Wetting leather surfaces can leave spots and streaks. Water also promotes leather cracking, so make sure to use a specific leather cleaner to keep your items as good as new.
3. Contact lenses
It’s never OK to rinse or let your contact lenses soak in water overnight. Even though contact lens cleaning solutions seem like they’re just plain water, all of them actually have antimicrobial agents that keep germs away from your eyes. Storing your contacts in water will promote the growth of microbes on the surface of the contacts, or may even introduce them to your eyes.
“When the patient inserts the lens again the following day, that colony of bacteria is given the opportunity to move onto the cornea and cause ulceration,” states optometrist Jonathan Wolfe. If you prefer wearing contacts to eyeglasses, using a special contact lens solution is a must.
4. Electronic devices
It's common sense that electricity and water don’t mix. Using a wet cloth to clean any type of electronic device, be it a laptop, TV, keyboard, or phone is both risky and dangerous. The same goes for electric cables, light fixtures, electric outlet covers, etc.
Since water conducts electricity, this could lead to electrocution, electrical fires, or just break the device itself. If cleaning an item with a dry cloth doesn’t work well enough, there are special wipes designed to work for electronics you could use. As for electrical outlets and light switches, it’s best to just use a dry cloth for your own safety.
It doesn’t matter if you’re working with wooden furniture, musical instruments, or hardwood floors - using as little water as possible to clean them is always the best course of action. Even if your wooden item has a water-resistant coating, be mindful of the fact that it too will wear off over the years time, so you’ll need to be gentle when cleaning wooden items.
Otherwise, you’ll be left with dark stains, much like the water ring that appears on wood when you leave a wet glass on it. Regular water damage may also lead to cracking, splitting, and a warped surface over time. Using dedicated wood cleaners or just a dry microfiber cloth is the best way to preserve wooden surfaces. When you must use water to clean hardwood floors, make sure to wring out the mop really well, leaving it damp and not wet.
6. Silver and brass
Tarnished silverware or brass light fixtures will only look worse if you decide to use water to clean it off. Instead, we recommend that you rub cornstarch, toothpaste, or even ketchup onto the silverware to remove the tarnish. Once the tarnish is off, you can then proceed to rinse the item with water.

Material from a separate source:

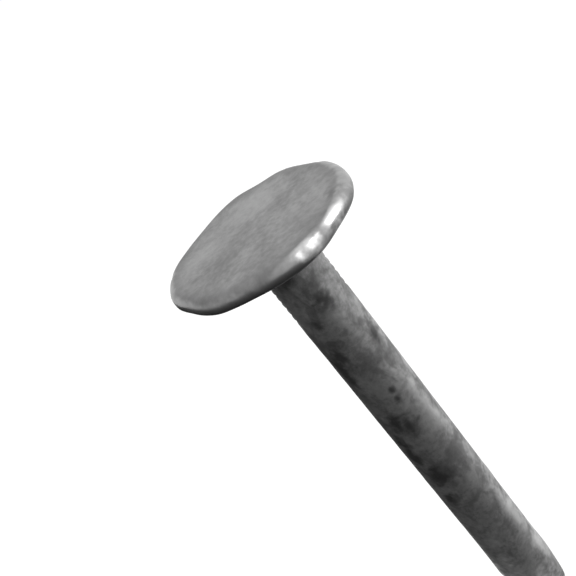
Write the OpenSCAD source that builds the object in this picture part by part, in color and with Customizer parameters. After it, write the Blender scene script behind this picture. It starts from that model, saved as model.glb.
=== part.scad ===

Brass or silver polish also works well, as it will help restore the protective coating of brass and silver items, protecting them from water damage and tarnish.
7. Stucco, marble, and brick
Most of us think that stone materials are impossible to damage with chemicals, let alone plain water. Alas, popular materials for interior decoration like brick, stucco, and marble are all porous and vulnerable to water damage. Most of these surfaces have a special sealant that protects them from damage, but water and chemical cleaners tend to wear it away over time.
Try to use as little water and chemicals on marble and brick surfaces as you can. Using a soft broom or a barely damp microfiber cloth is usually enough to clean up these surfaces without damaging them.
8. Certain fabrics
Soft and fluffy fabrics like velvet, suede, and velour are very sensitive. When they get wet, their fibers stick together and become fixed in one position, which may ruin their finish. Water can also leave stains, streaks, or make the harden, pill, or change shape. Silk can also develop stains or discoloration when exposed to water.
To keep suede and velvet fabrics clean, you can either vacuum them or use a soft cloth or brush to remove dust or dirt. The safest way to deep clean these items is either by using specialized cleaning solutions or by taking these items to the dry cleaners.